William had exercised his royal prerogative by disposing, according to his own inclination, of the estates forfeited by those who had fought for the royal cause. His favourite, Mrs. Villiers, obtained property worth £25,000 per annum.

In 1799 the English Parliament began to inquire into this matter, and the Commons voted that “the advising and passing of the said grants was highly reflecting upon the King's honour.”

William had already began to see on what shifting sands the poor fabric of his popularity was erected. He probably thought of another case in which his honour had been really pledged, and in which he had been obliged to sacrifice it to the clamours of these very men. He had failed in the attempt to keep his Dutch Guards; his last days were embittered; and had not his death occurred soon after, it is just possible that even posterity might have read his life in a different fashion.


[8] Insignificant.—A petition was sent in to Parliament by the Protestant porters of Dublin, complaining of Darby Ryan for employing Catholic porters. The petition was respectfully received, and referred to a “Committee of Grievances.”—Com. Jour. vol. ii. f. 699. Such an instance, and it is only one of many, is the best indication of the motive for enacting the penal laws, and the cruelty of them.
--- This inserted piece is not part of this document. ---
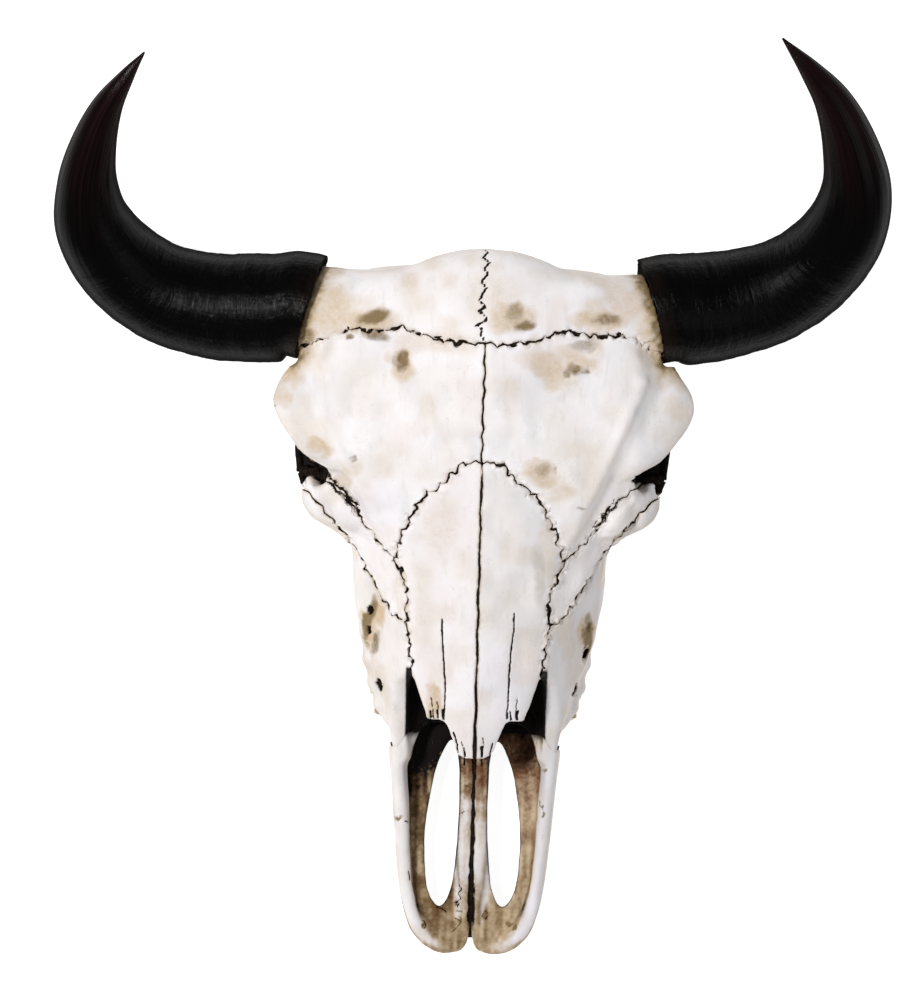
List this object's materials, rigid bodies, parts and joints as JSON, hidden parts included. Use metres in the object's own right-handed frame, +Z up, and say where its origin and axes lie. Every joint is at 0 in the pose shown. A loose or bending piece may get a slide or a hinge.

[9] Property.—It will be remembered that at this time Catholics were in a majority of at least five to one over Protestants. Hence intermarriages took place, and circumstances occurred, in which Protestants found it their interest to hold property for Catholics, to prevent it from being seized by others. A gentleman of considerable property in the county Kerry, has informed me that his property was held in this way for several generations.

[1] Earn.—One of the articles of the “violated Treaty” expressly provided that the poor Catholics should be allowed to exercise their trade. An Act to prevent the further growth of Popery was passed afterwards, which made it forfeiture of goods and imprisonment for any Catholic to exercise a trade in Limerick or Galway, except seamen, fishermen, and day labourers, and they were to be licensed by the Governor, and not to exceed twenty.—Com. Jour. vol. iii. f. 133.